**Information supplied**
******************************

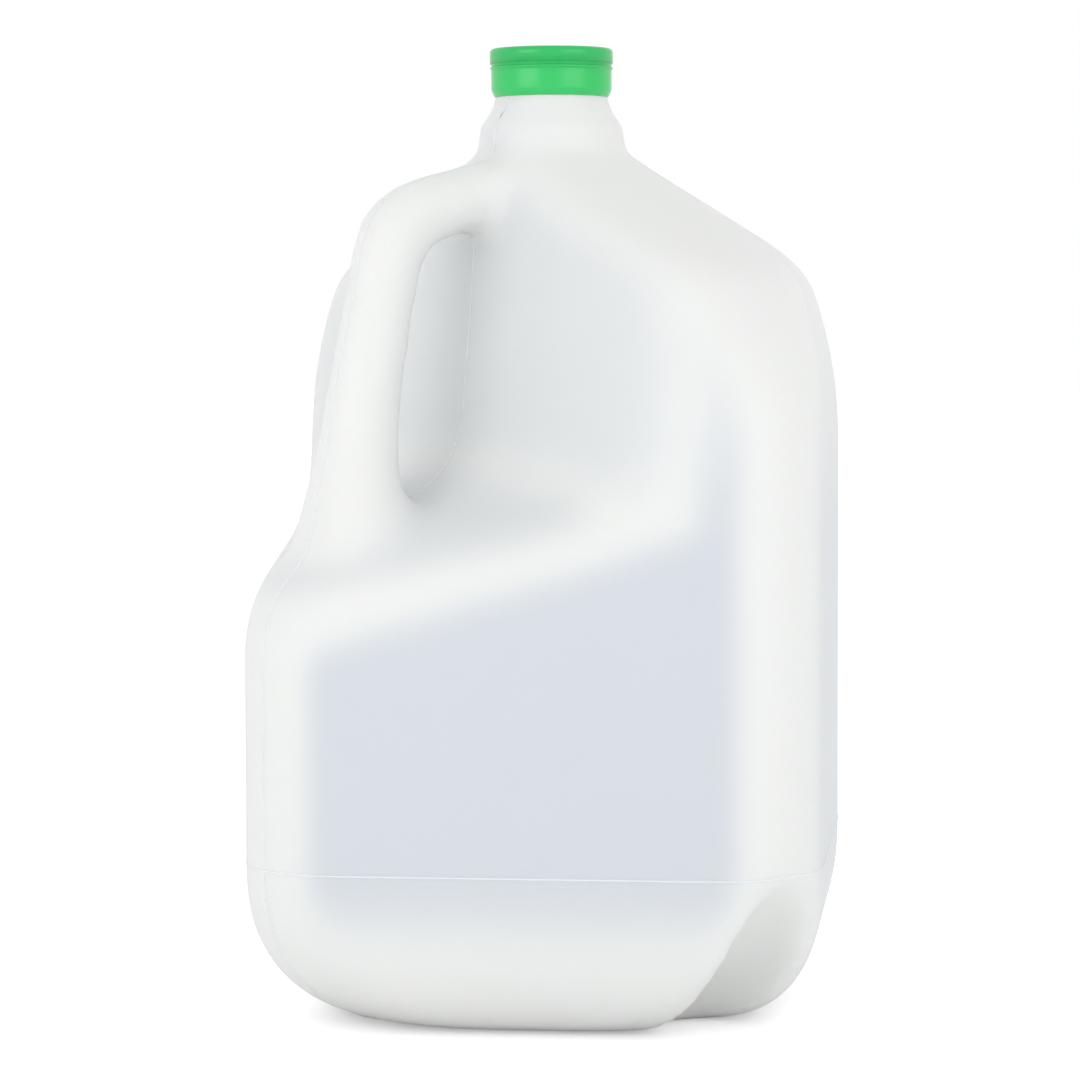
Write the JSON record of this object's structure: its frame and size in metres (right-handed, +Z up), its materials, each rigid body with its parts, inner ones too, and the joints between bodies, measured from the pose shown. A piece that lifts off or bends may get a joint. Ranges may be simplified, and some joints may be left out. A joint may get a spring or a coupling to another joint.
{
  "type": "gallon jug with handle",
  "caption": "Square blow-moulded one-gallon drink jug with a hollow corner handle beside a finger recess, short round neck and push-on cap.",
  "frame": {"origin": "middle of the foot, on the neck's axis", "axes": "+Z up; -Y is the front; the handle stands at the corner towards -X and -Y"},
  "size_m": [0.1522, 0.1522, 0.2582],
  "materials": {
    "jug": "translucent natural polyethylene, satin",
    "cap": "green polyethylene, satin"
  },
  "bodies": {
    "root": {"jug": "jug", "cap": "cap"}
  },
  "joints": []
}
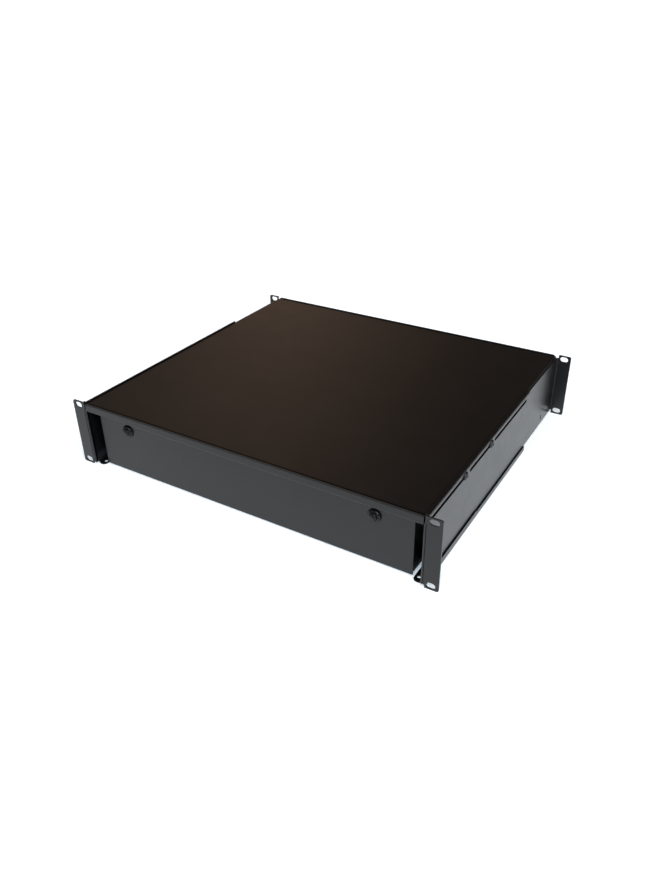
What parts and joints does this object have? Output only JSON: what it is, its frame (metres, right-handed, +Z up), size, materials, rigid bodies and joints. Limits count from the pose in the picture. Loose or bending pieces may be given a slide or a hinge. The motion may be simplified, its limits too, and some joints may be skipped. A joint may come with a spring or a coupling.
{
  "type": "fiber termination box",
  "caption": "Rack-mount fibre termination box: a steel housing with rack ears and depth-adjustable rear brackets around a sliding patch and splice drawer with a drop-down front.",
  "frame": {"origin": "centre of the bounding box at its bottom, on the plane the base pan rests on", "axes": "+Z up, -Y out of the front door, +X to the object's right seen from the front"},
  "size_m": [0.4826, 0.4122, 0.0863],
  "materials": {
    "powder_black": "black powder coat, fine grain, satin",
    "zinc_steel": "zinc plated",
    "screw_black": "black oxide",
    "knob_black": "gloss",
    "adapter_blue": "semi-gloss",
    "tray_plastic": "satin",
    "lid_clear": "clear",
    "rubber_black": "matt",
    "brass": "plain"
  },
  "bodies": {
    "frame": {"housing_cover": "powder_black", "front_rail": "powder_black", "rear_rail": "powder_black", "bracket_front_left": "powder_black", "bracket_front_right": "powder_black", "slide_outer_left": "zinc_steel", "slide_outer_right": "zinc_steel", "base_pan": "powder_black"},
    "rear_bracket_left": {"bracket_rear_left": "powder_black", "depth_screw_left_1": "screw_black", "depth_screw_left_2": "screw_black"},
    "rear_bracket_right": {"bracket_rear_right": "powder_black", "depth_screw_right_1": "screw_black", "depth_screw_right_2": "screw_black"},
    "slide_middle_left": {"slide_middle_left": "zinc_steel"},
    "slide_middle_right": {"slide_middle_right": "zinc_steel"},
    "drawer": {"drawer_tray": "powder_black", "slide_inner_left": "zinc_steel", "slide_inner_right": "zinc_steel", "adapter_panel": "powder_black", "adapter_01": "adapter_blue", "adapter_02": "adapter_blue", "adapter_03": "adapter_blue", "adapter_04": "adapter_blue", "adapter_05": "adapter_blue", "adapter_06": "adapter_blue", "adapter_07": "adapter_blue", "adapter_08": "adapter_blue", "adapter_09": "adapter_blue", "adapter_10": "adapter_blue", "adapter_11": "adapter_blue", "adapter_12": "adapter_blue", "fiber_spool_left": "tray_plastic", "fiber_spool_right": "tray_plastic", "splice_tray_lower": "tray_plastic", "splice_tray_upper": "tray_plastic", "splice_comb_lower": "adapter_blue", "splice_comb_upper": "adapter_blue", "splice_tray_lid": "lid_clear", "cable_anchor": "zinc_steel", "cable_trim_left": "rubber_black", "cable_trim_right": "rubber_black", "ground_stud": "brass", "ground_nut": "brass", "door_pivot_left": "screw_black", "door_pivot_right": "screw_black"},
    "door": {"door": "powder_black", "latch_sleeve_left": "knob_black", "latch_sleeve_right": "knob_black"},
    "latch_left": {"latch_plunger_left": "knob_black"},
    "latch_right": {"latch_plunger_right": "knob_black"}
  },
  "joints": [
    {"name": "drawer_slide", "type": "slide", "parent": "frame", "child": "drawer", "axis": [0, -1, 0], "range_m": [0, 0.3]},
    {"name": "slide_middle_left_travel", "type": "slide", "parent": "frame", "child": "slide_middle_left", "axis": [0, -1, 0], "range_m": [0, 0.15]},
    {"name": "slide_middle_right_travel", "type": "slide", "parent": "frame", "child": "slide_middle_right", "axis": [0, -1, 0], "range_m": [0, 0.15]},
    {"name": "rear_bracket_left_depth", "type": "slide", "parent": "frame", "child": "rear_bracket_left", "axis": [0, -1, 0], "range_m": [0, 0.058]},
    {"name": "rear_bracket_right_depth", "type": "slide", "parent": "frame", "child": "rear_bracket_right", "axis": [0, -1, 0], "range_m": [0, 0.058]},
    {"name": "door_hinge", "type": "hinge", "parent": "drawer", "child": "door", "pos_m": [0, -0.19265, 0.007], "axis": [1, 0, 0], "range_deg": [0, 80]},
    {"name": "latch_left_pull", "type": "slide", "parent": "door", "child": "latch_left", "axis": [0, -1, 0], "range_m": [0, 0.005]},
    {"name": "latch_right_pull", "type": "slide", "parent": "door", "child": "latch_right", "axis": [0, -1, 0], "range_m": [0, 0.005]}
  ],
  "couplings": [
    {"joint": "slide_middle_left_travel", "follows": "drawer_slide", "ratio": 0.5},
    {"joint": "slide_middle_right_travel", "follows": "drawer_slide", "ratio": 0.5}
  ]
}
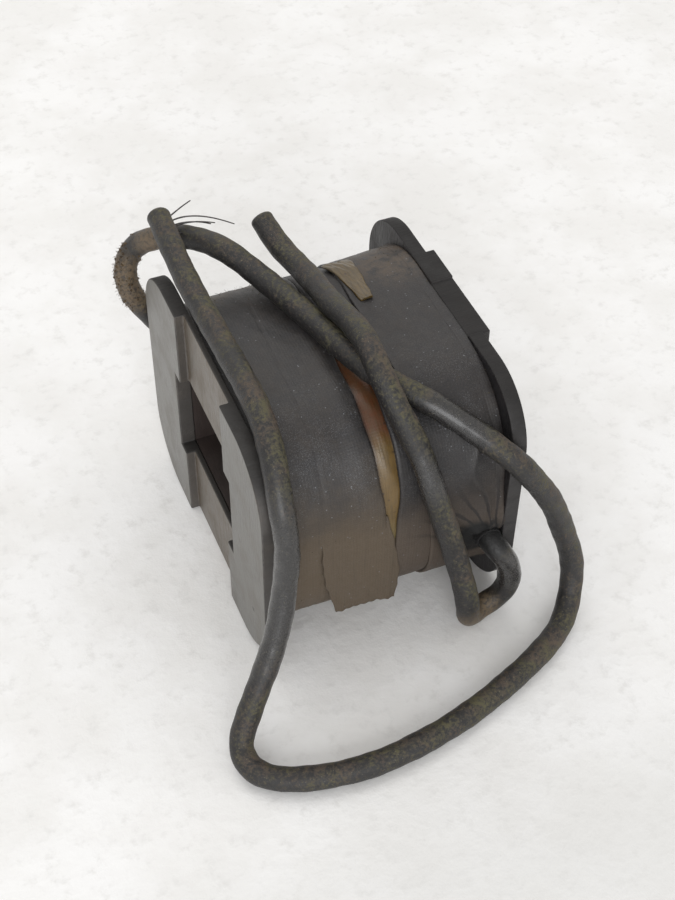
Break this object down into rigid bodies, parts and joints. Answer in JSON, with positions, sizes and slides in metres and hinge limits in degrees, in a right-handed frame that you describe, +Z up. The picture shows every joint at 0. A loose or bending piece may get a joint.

******************************

**Task statement**
Print the material verbatim, all of it.

**The solution**
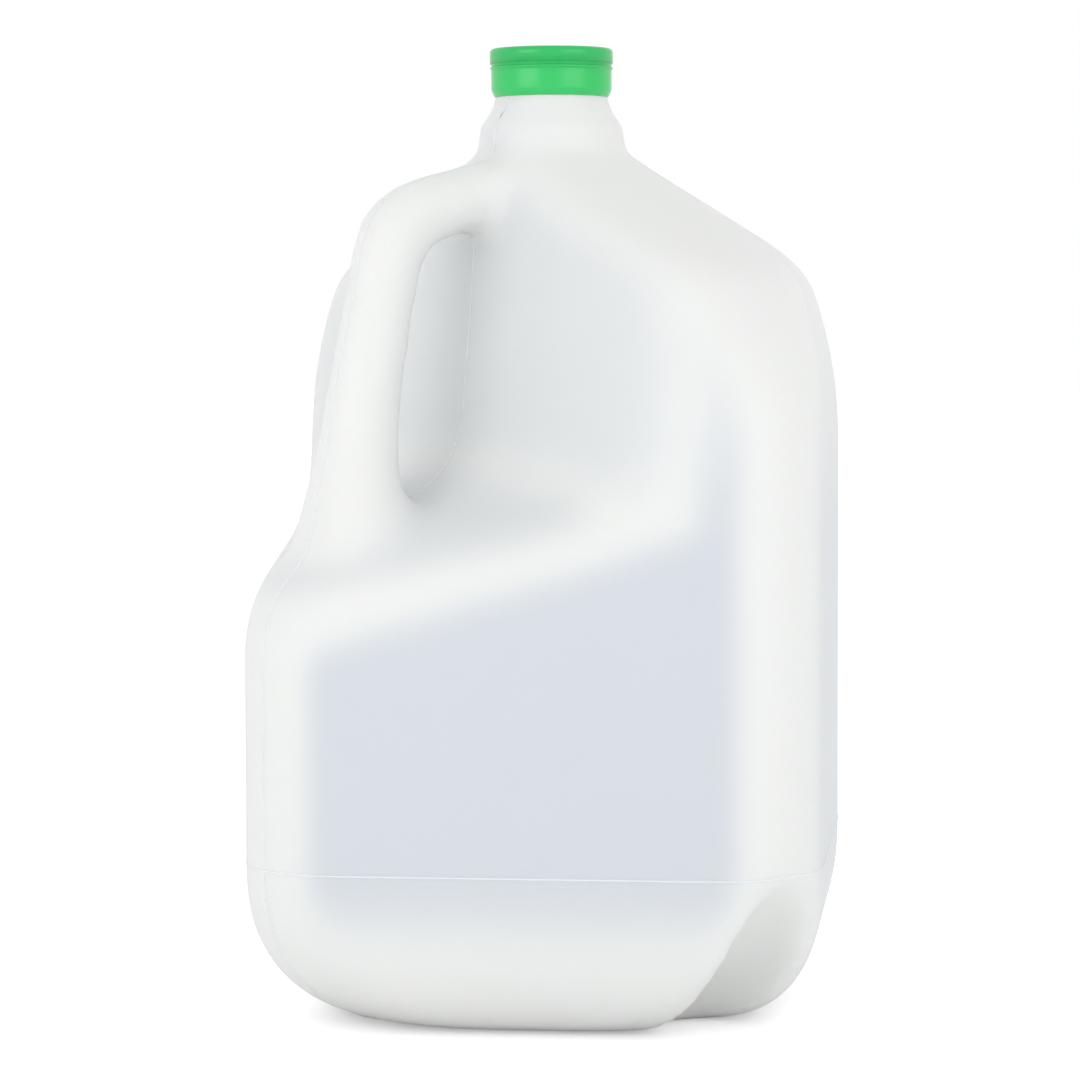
Write the JSON record of this object's structure: its frame and size in metres (right-handed, +Z up), its materials, each rigid body with its parts, inner ones too, and the joints between bodies, measured from the pose shown. A piece that lifts off or bends may get a joint. Ranges may be simplified, and some joints may be left out. A joint may get a spring or a coupling to another joint.
{
  "type": "gallon jug with handle",
  "caption": "Square blow-moulded one-gallon drink jug with a hollow corner handle beside a finger recess, short round neck and push-on cap.",
  "frame": {"origin": "middle of the foot, on the neck's axis", "axes": "+Z up; -Y is the front; the handle stands at the corner towards -X and -Y"},
  "size_m": [0.1522, 0.1522, 0.2582],
  "materials": {
    "jug": "translucent natural polyethylene, satin",
    "cap": "green polyethylene, satin"
  },
  "bodies": {
    "root": {"jug": "jug", "cap": "cap"}
  },
  "joints": []
}
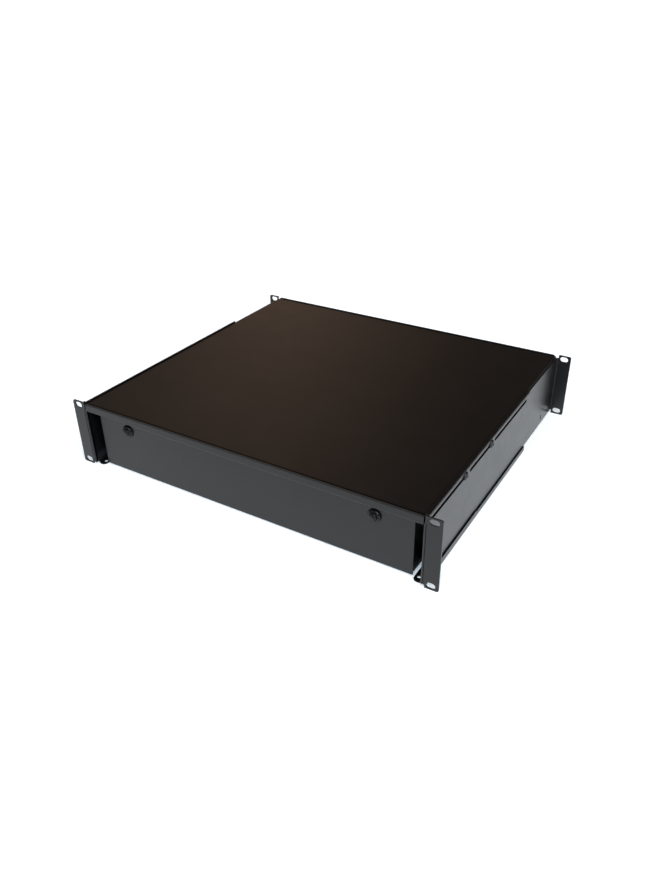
What parts and joints does this object have? Output only JSON: what it is, its frame (metres, right-handed, +Z up), size, materials, rigid bodies and joints. Limits count from the pose in the picture. Loose or bending pieces may be given a slide or a hinge. The motion may be simplified, its limits too, and some joints may be skipped. A joint may come with a spring or a coupling.
{
  "type": "fiber termination box",
  "caption": "Rack-mount fibre termination box: a steel housing with rack ears and depth-adjustable rear brackets around a sliding patch and splice drawer with a drop-down front.",
  "frame": {"origin": "centre of the bounding box at its bottom, on the plane the base pan rests on", "axes": "+Z up, -Y out of the front door, +X to the object's right seen from the front"},
  "size_m": [0.4826, 0.4122, 0.0863],
  "materials": {
    "powder_black": "black powder coat, fine grain, satin",
    "zinc_steel": "zinc plated",
    "screw_black": "black oxide",
    "knob_black": "gloss",
    "adapter_blue": "semi-gloss",
    "tray_plastic": "satin",
    "lid_clear": "clear",
    "rubber_black": "matt",
    "brass": "plain"
  },
  "bodies": {
    "frame": {"housing_cover": "powder_black", "front_rail": "powder_black", "rear_rail": "powder_black", "bracket_front_left": "powder_black", "bracket_front_right": "powder_black", "slide_outer_left": "zinc_steel", "slide_outer_right": "zinc_steel", "base_pan": "powder_black"},
    "rear_bracket_left": {"bracket_rear_left": "powder_black", "depth_screw_left_1": "screw_black", "depth_screw_left_2": "screw_black"},
    "rear_bracket_right": {"bracket_rear_right": "powder_black", "depth_screw_right_1": "screw_black", "depth_screw_right_2": "screw_black"},
    "slide_middle_left": {"slide_middle_left": "zinc_steel"},
    "slide_middle_right": {"slide_middle_right": "zinc_steel"},
    "drawer": {"drawer_tray": "powder_black", "slide_inner_left": "zinc_steel", "slide_inner_right": "zinc_steel", "adapter_panel": "powder_black", "adapter_01": "adapter_blue", "adapter_02": "adapter_blue", "adapter_03": "adapter_blue", "adapter_04": "adapter_blue", "adapter_05": "adapter_blue", "adapter_06": "adapter_blue", "adapter_07": "adapter_blue", "adapter_08": "adapter_blue", "adapter_09": "adapter_blue", "adapter_10": "adapter_blue", "adapter_11": "adapter_blue", "adapter_12": "adapter_blue", "fiber_spool_left": "tray_plastic", "fiber_spool_right": "tray_plastic", "splice_tray_lower": "tray_plastic", "splice_tray_upper": "tray_plastic", "splice_comb_lower": "adapter_blue", "splice_comb_upper": "adapter_blue", "splice_tray_lid": "lid_clear", "cable_anchor": "zinc_steel", "cable_trim_left": "rubber_black", "cable_trim_right": "rubber_black", "ground_stud": "brass", "ground_nut": "brass", "door_pivot_left": "screw_black", "door_pivot_right": "screw_black"},
    "door": {"door": "powder_black", "latch_sleeve_left": "knob_black", "latch_sleeve_right": "knob_black"},
    "latch_left": {"latch_plunger_left": "knob_black"},
    "latch_right": {"latch_plunger_right": "knob_black"}
  },
  "joints": [
    {"name": "drawer_slide", "type": "slide", "parent": "frame", "child": "drawer", "axis": [0, -1, 0], "range_m": [0, 0.3]},
    {"name": "slide_middle_left_travel", "type": "slide", "parent": "frame", "child": "slide_middle_left", "axis": [0, -1, 0], "range_m": [0, 0.15]},
    {"name": "slide_middle_right_travel", "type": "slide", "parent": "frame", "child": "slide_middle_right", "axis": [0, -1, 0], "range_m": [0, 0.15]},
    {"name": "rear_bracket_left_depth", "type": "slide", "parent": "frame", "child": "rear_bracket_left", "axis": [0, -1, 0], "range_m": [0, 0.058]},
    {"name": "rear_bracket_right_depth", "type": "slide", "parent": "frame", "child": "rear_bracket_right", "axis": [0, -1, 0], "range_m": [0, 0.058]},
    {"name": "door_hinge", "type": "hinge", "parent": "drawer", "child": "door", "pos_m": [0, -0.19265, 0.007], "axis": [1, 0, 0], "range_deg": [0, 80]},
    {"name": "latch_left_pull", "type": "slide", "parent": "door", "child": "latch_left", "axis": [0, -1, 0], "range_m": [0, 0.005]},
    {"name": "latch_right_pull", "type": "slide", "parent": "door", "child": "latch_right", "axis": [0, -1, 0], "range_m": [0, 0.005]}
  ],
  "couplings": [
    {"joint": "slide_middle_left_travel", "follows": "drawer_slide", "ratio": 0.5},
    {"joint": "slide_middle_right_travel", "follows": "drawer_slide", "ratio": 0.5}
  ]
}
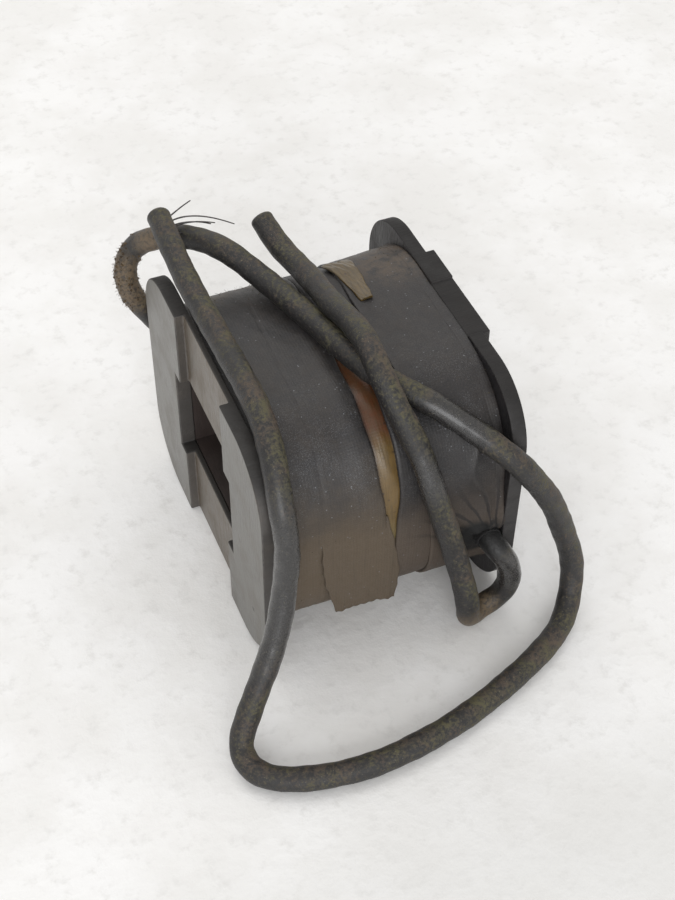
Break this object down into rigid bodies, parts and joints. Answer in JSON, with positions, sizes and slides in metres and hinge limits in degrees, in a right-handed frame that you describe, +Z up. The picture shows every joint at 0. A loose or bending piece may get a joint.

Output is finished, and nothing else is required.